GOP candidates distancing themselves from Bush

Published: Monday, Aug. 7 2006 4:06 p.m. MDT

WASHINGTON — On Capitol Hill, Rep. Mark Kennedy of Minnesota and Sen. James M. Talent of Missouri are known as loyal Republican soldiers, reliable votes for President Bush on tax cuts and the Iraq war. In elections past, they have aired advertisements featuring the president and stumped with him at public rallies.

This year, both are running for Senate seats, but their television ads so far have made no mention of Bush — and are conspicuous in distancing the candidates from their partisan affiliation. "Most people don't care if you're red or blue, Republican or Democrat," Talent's ad states. A recent ad from Kennedy says: "He doesn't do what the party says to."

For months, political analysts have waited to see how GOP candidates would navigate the challenge of running in the face of what polls show are dismal approval ratings for Bush and the Republican-led Congress. The ads give an answer: Endangered candidates are presenting themselves as independent-minded problem solvers who are not part of Washington's partisan wars.

Even Rep. Thomas Reynolds of New York, who heads the National Republican Congressional Committee, has run TV ads in his Buffalo area district that do not identify his party affiliation.

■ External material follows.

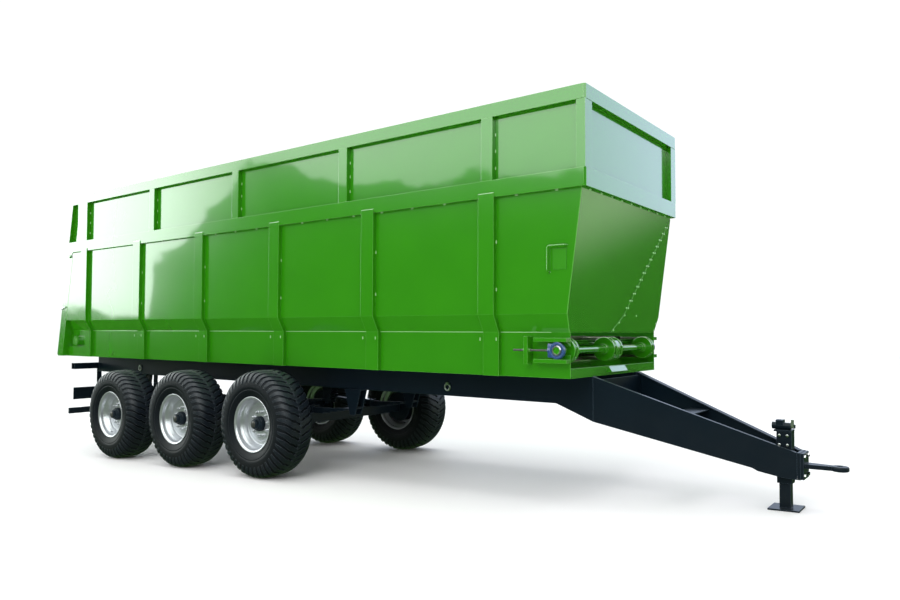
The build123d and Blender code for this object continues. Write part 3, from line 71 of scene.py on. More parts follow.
class LevelFrame:
    """The cart's own frame, square to its floor, inside the parked row frame."""

    def __init__(self) -> None:
        """Works the frame out from the tow eye's axis, the front axle and the top rail."""
        eye = next(m for m in frame["record"]["mounts"] if m["name"] == "tow_eye")
        sine, cosine = eye["axis"][0], eye["axis"][2]
        axle = joint_place("wheel_front_right_spin")
        run = axle.z / cosine * sine - axle.x
        turn = Matrix.Rotation(math.atan2(sine, cosine), 4, "Y")
        self.to_world = Matrix.Translation((-run, 0.0, 0.0)) @ turn
        self.to_level = self.to_world.inverted()
        front_face = self.box("top_rail")[1].x
        self.to_world = self.to_world @ Matrix.Translation((front_face, 0.0, 0.0))
        self.to_level = self.to_world.inverted()

    def points(self, node: str) -> np.ndarray:
        """Vertices of a CAD node in the level frame.

        Args:
            node: the CAD node's name.

        Returns:
            One row of x, y, z for each vertex.
        """
        mesh = frame["nodes"][node].data
        flat = np.empty(len(mesh.vertices) * 3)
        mesh.vertices.foreach_get("co", flat)
        turn = np.array(self.to_level)
        return flat.reshape(-1, 3) @ turn[:3, :3].T + turn[:3, 3]

    def box(self, node: str) -> tuple[Vector, Vector]:
        """Lowest and highest corner of a CAD node in the level frame."""
        points = self.points(node)
        return Vector(points.min(0)), Vector(points.max(0))

    def solids(self, node: str) -> list[tuple[Vector, Vector]]:
        """Boxes of the separate solids of a CAD node in the level frame.

        Args:
            node: the CAD node's name.

        Returns:
            The lowest and highest corner of each solid, in the order of x.
        """
        points = self.points(node)
        _, spot = np.unique(np.round(points, 5), axis=0, return_inverse=True)
        spot = spot.reshape(-1)
        parent = list(range(int(spot.max()) + 1))

        def root(item: int) -> int:
            """The item that stands for a connected group."""
            while parent[item] != item:
                parent[item] = parent[parent[item]]
                item = parent[item]
            return item

        for face in frame["nodes"][node].data.polygons:
            first = root(int(spot[face.vertices[0]]))
            for vertex in face.vertices[1:]:
                parent[root(int(spot[vertex]))] = first
        groups: dict[int, list[int]] = {}
        for index, item in enumerate(spot):
            groups.setdefault(root(int(item)), []).append(index)
        boxes = [(points[rows].min(0), points[rows].max(0)) for rows in groups.values()]
        boxes.sort(key=lambda box: (round(float(box[0][0]), 4), float(box[0][1])))
        return [(Vector(low), Vector(high)) for low, high in boxes]

    def place(self, joint: str) -> Vector:
        """Place of a joint in the level frame."""
        return self.to_level @ joint_place(joint)


def joint_place(name: str) -> Vector:
    """Place of a joint in the row frame."""
    return Vector(next(j for j in frame["joints"] if j["name"] == name)["pos_m"])


LEVEL = LevelFrame()


# ------------------------------------------------------------------ shader groups and finishes
class NodeGroups:
    """Shader node groups that more than one finish uses, each built once."""

    @staticmethod
    def _new(name: str, inputs: dict[str, float], outputs: dict[str, str]) -> bpy.types.NodeTree:
        """An empty group with float inputs and the outputs asked for.

        Args:
            name: the group's name.
            inputs: each input's name and its usual value.
            outputs: each output's name and its socket type.

        Returns:
            The new node tree.
        """
        tree = bpy.data.node_groups.new(name, "ShaderNodeTree")
        for label, value in inputs.items():
            socket = tree.interface.new_socket(label, in_out="INPUT", socket_type="NodeSocketFloat")
            socket.default_value = value
        for label, kind in outputs.items():
            tree.interface.new_socket(label, in_out="OUTPUT", socket_type=kind)
        tree.nodes.new("NodeGroupInput").name = "in"
        tree.nodes.new("NodeGroupOutput").name = "out"
        return tree

    @classmethod
    def soft_edge(cls) -> bpy.types.NodeTree:
        """Rounded edges: a bevelled normal, and a mask that is 1 on the edges.

        Returns:
            The group, with inputs Radius and Sharpness and outputs Normal and Edge.
        """
        found = bpy.data.node_groups.get("soft_edge")
        if found:
            return found
        tree = cls._new(
            "soft_edge",
            {"Radius": 0.004, "Sharpness": 6.0},
            {"Normal": "NodeSocketVector", "Edge": "NodeSocketFloat"},
        )
        group_in, group_out = tree.nodes["in"], tree.nodes["out"]
        bevel = tree.nodes.new("ShaderNodeBevel")
        bevel.samples = 4
        flat = tree.nodes.new("ShaderNodeNewGeometry")
        facing = tree.nodes.new("ShaderNodeVectorMath")
        facing.operation = "DOT_PRODUCT"
        away = math_node(tree, "SUBTRACT", 1.0, None)
        scaled = math_node(tree, "MULTIPLY", None, None, clamp=True)
        link = tree.links.new
        link(group_in.outputs["Radius"], bevel.inputs["Radius"])
        link(bevel.outputs["Normal"], facing.inputs[0])
        link(flat.outputs["Normal"], facing.inputs[1])
        link(facing.outputs["Value"], away.inputs[1])
        link(away.outputs[0], scaled.inputs[0])
        link(group_in.outputs["Sharpness"], scaled.inputs[1])
        link(bevel.outputs["Normal"], group_out.inputs["Normal"])
        link(scaled.outputs[0], group_out.inputs["Edge"])
        return tree

    @classmethod
    def grain(cls) -> bpy.types.NodeTree:
        """Fine surface grain over broad waves, as sprayed paint or cast metal has.

        Returns:
            The group, with inputs Fine and Broad (counts a metre) and Waves, and outputs Height and Patch.
        """
        found = bpy.data.node_groups.get("surface_grain")
        if found:
            return found
        tree = cls._new(
            "surface_grain",
            {"Fine": 260.0, "Broad": 2.2, "Waves": 0.5},
            {"Height": "NodeSocketFloat", "Patch": "NodeSocketFloat"},
        )
        group_in, group_out = tree.nodes["in"], tree.nodes["out"]
        place = tree.nodes.new("ShaderNodeTexCoord")
        noises = []
        for label in ("Fine", "Broad"):
            noise = tree.nodes.new("ShaderNodeTexNoise")
            noise.inputs["Detail"].default_value = 2.0
            tree.links.new(place.outputs["Object"], noise.inputs["Vector"])
            tree.links.new(group_in.outputs[label], noise.inputs["Scale"])
            noises.append(noise)
        mixed = tree.nodes.new("ShaderNodeMix")
        tree.links.new(group_in.outputs["Waves"], mixed.inputs["Factor"])
        tree.links.new(noises[0].outputs["Fac"], mixed.inputs["A"])
        tree.links.new(noises[1].outputs["Fac"], mixed.inputs["B"])
        tree.links.new(mixed.outputs["Result"], group_out.inputs["Height"])
        tree.links.new(noises[1].outputs["Fac"], group_out.inputs["Patch"])
        return tree

    @classmethod
    def dust(cls) -> bpy.types.NodeTree:
        """Dust that thins out with height and settles on faces that look up.

        Returns:
            The group, with inputs Top (metres), Amount and Ledges, and the output Mask.
        """
        found = bpy.data.node_groups.get("road_dust")
        if found:
            return found
        tree = cls._new(
            "road_dust",
            {"Top": 1.2, "Amount": 0.2, "Ledges": 0.1},
            {"Mask": "NodeSocketFloat"},
        )
        group_in, group_out = tree.nodes["in"], tree.nodes["out"]
        place = tree.nodes.new("ShaderNodeTexCoord")
        split = tree.nodes.new("ShaderNodeSeparateXYZ")
        normal = tree.nodes.new("ShaderNodeSeparateXYZ")
        noise = tree.nodes.new("ShaderNodeTexNoise")
        noise.inputs["Scale"].default_value = 7.0
        noise.inputs["Detail"].default_value = 5.0
        fade = tree.nodes.new("ShaderNodeMapRange")
        fade.inputs["To Min"].default_value = 1.0
        fade.inputs["To Max"].default_value = 0.0
        low = math_node(tree, "MULTIPLY", None, None)
        broken = math_node(tree, "MULTIPLY", None, None)
        ledge = math_node(tree, "MULTIPLY", None, None, clamp=True)
        total = math_node(tree, "ADD", None, None, clamp=True)
        link = tree.links.new
        link(place.outputs["Object"], split.inputs[0])
        link(place.outputs["Object"], noise.inputs["Vector"])
        link(place.outputs["Normal"], normal.inputs[0])
        link(split.outputs["Z"], fade.inputs["Value"])
        link(group_in.outputs["Top"], fade.inputs["From Max"])
        link(fade.outputs["Result"], low.inputs[0])
        link(group_in.outputs["Amount"], low.inputs[1])
        link(low.outputs[0], broken.inputs[0])
        link(noise.outputs["Fac"], broken.inputs[1])
        link(normal.outputs["Z"], ledge.inputs[0])
        link(group_in.outputs["Ledges"], ledge.inputs[1])
        link(broken.outputs[0], total.inputs[0])
        link(ledge.outputs[0], total.inputs[1])
        link(total.outputs[0], group_out.inputs["Mask"])
        return tree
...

These Republicans have hardly broken with Bush. Talent and Kennedy, after all, have invited him into their states this year to help raise hundreds of thousands of dollars for their campaigns. But they are representative of the diverse ways, large and small, that Republican candidates are trying to put distance between themselves and the president and his most unpopular policies.

Last week, Maryland GOP Senate candidate Michael Steele caused a tempest with his comments knocking Bush for the Iraq war and the administration's handling of Hurricane Katrina.

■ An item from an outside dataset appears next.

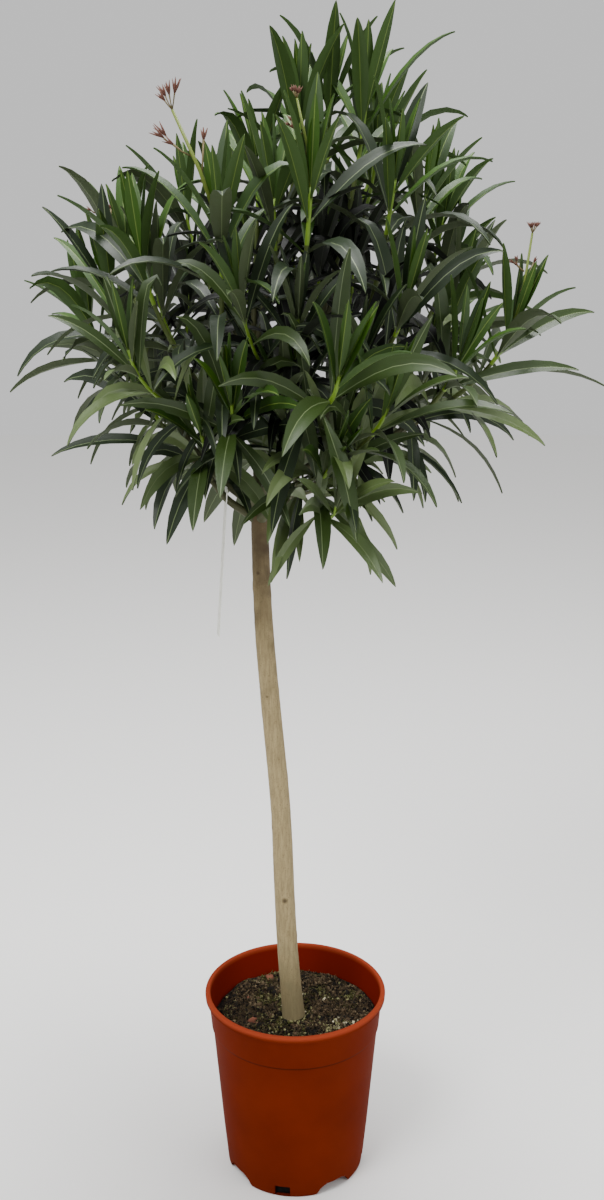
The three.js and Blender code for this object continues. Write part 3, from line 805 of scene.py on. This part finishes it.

The contrast could hardly be sharper from the past two election cycles, when most Republican candidates were happy to be identified with Bush, confident that his popularity with conservatives would boost their own prospects. This year more closely resembles 1994, the last time a party's president and congressional leadership were simultaneously held in such low regard. Voters that year evicted Democrats from their 40-year control of the House.

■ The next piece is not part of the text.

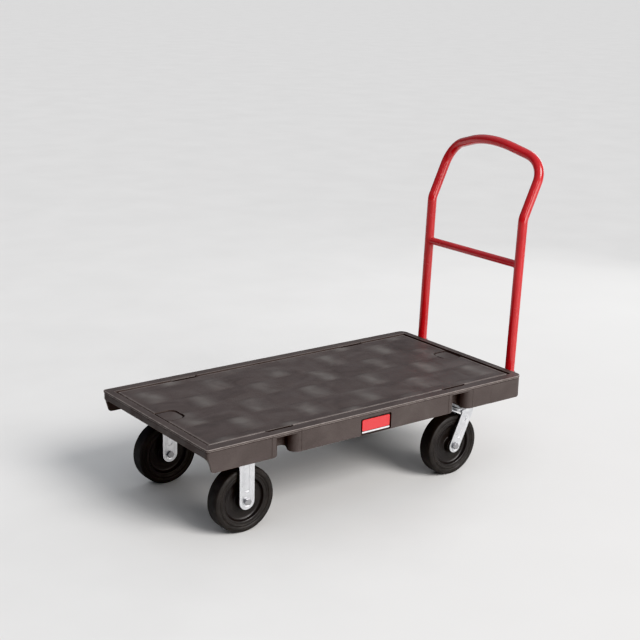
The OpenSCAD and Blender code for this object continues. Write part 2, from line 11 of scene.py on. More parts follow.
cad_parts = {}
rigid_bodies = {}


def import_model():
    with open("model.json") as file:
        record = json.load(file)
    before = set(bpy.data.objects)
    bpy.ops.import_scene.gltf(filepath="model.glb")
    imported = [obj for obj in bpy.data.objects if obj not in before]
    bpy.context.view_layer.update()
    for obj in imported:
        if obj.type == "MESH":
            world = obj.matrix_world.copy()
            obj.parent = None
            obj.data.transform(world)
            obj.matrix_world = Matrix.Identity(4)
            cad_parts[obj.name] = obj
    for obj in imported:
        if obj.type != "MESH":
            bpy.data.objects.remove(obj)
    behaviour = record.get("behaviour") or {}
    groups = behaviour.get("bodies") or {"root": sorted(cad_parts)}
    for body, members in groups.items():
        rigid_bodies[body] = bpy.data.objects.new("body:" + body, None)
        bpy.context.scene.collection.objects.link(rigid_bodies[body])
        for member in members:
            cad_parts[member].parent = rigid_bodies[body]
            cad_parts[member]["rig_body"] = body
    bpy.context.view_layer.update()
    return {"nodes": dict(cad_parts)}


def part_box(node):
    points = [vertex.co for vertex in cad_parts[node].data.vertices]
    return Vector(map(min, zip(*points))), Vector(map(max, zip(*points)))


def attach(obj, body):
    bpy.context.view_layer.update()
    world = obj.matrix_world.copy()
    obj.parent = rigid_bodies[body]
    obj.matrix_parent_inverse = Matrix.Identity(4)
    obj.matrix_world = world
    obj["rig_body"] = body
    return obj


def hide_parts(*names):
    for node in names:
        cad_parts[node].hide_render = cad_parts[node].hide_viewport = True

Steven S. Smith, a political scientist and congressional expert at Washington University in St. Louis, said he believes the new Kennedy and Talent ads are a harbinger of what to expect from other GOP incumbents in tough races, such as Sens. Mike DeWine of Ohio and Conrad Burns of Montana. Their strategy, he said, is "to try to inoculate themselves against the inevitable series of ads from their opponent charging them with being Bushies."